The figures were revealed as The Independent campaigns with the charity Centrepoint to raise funds for the first nationwide Young and Homeless Helpline, which will be able to offer assistance to the thousands of 16 to 25-year-olds who face homelessness in the UK every year.
Balbir Chatrik, Centrepoint’s director of policy and engagement, said: “We face a housing crisis of epic proportions where ordinary families are losing their homes but cannot find an affordable place to rent. In 2010, one in seven private renters lost their tenancy compared to one in three in 2016.
"With a dire shortage of affordable homes being built, rents continuing to rise, and restrictions to housing benefit, 2017 is likely to see yet more people facing the misery of homelessness.”
Centrepoint’s own research has suggested that as local authorities struggle with austerity cuts, up to one in three young people seeking help with homelessness are currently being turned away unaided by English local councils.
Without proper central government funding, Ms Chatrik warned, it would be hard for measures in the Homelessness Reduction Bill currently going through Parliament to work effectively.
Ms Chatrik said: “Centrepoint welcomes the Homelessness Reduction Bill, in particular the new duties for local authorities to assess, prevent and relieve homelessness.
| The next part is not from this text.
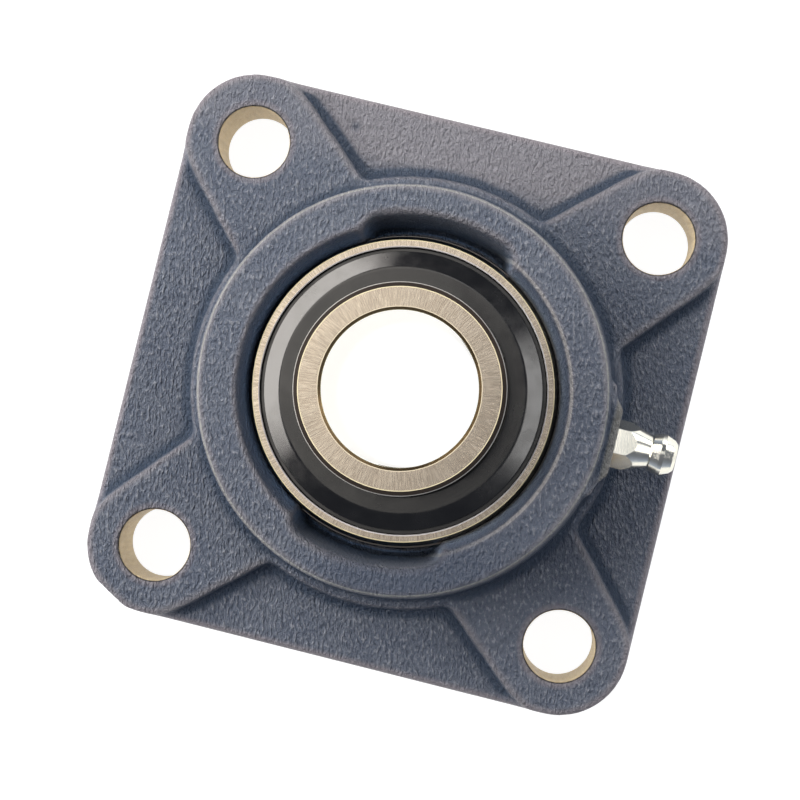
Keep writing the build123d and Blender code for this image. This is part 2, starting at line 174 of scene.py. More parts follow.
# %% Groups and materials
def new_group(name, inputs, outputs):
    """A new node group with named sockets. Hands back its graph, its inputs and its outputs."""
    tree = bpy.data.node_groups.new(name, "ShaderNodeTree")
    for label, value in inputs.items():
        socket = tree.interface.new_socket(label, in_out="INPUT", socket_type="NodeSocketFloat")
        socket.default_value = value
    for label, kind in outputs.items():
        tree.interface.new_socket(label, in_out="OUTPUT", socket_type="NodeSocket" + kind)
    start = tree.nodes.new("NodeGroupInput")
    end = tree.nodes.new("NodeGroupOutput")
    return Graph(tree), start.outputs, end


def start_material(name):
    """A new material. Hands back it, its graph and its Principled shader."""
    material = bpy.data.materials.new(name)
    material.use_nodes = True
    shader = material.node_tree.nodes["Principled BSDF"]
    return material, Graph(material.node_tree), shader


print("group and material calls ready")

# %% [markdown]
# ## Group: place of a point
# Turned and ground parts are described by a distance from the shaft axis, a height and a direction round
# the axis. The group works these out from the part's own coordinates, so the marks stay on a piece when it
# turns. The direction is a point on a unit circle, which has no seam where an angle would jump from 360 to
# 0 degrees.

# %% Place group
place_graph, _, place_end = new_group(
    "Place", {}, {"Radius": "Float", "Height": "Float", "Direction": "Vector", "Point": "Vector"}
)
object_point = place_graph.add("ShaderNodeTexCoord", out="Object")
place_point = place_graph.add("ShaderNodeVectorMath", {0: object_point, "Scale": 1 / MM}, operation="SCALE")
flat_point = place_graph.add("ShaderNodeVectorMath", {0: place_point, 1: (1, 1, 0)}, operation="MULTIPLY")
place_graph.fill(
    place_end,
    {
        "Radius": place_graph.add("ShaderNodeVectorMath", {0: flat_point}, out="Value", operation="LENGTH"),
        "Height": place_graph.add("ShaderNodeSeparateXYZ", {0: place_point}, out=2),
        "Direction": place_graph.add("ShaderNodeVectorMath", {0: flat_point}, operation="NORMALIZE"),
        "Point": place_point,
    },
)
PLACE = place_graph.tree
print("group", PLACE.name)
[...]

But without additional funding, cash-strapped councils will be able to do very little to prevent more people facing homelessness.”
The number of households becoming homeless at the end of private tenancies more than halved in the decade between 2000 and 2010, having peaked in 2001, but since 2010 has continued to rise significantly.
Housing charity Shelter said the trend reflected a failure to build enough affordable homes.
Roger Harding, the charity’s Director of Communications, Policy and Campaigns, said: "The government’s recent ban on letting fees will provide some welcome respite for renters. However, people will continue to struggle unless we commit to tackling the long term cause of this problem by building more affordable homes that people on ordinary wages can actually afford to buy or rent long term."
The Government said it was acting to tackle homelessness across the board, including by investing in new affordable rented homes. Ministers have previously rejected calls from charities and Labour to introduce a cap on private rents and extend the default tenancy from one year to three years.
A DCLG spokesman said: “This Government is committed to supporting the most vulnerable in our society and ensuring our country works for everyone.
“That’s why we’re investing over £550 million to tackle and reduce homelessness, on top of supporting Bob Blackman’s Homelessness Reduction Bill to prevent more people from becoming homeless in the first place.
“We’re also investing £9.4 billion in affordable housing over the course of this Parliament including affordable rented housing.”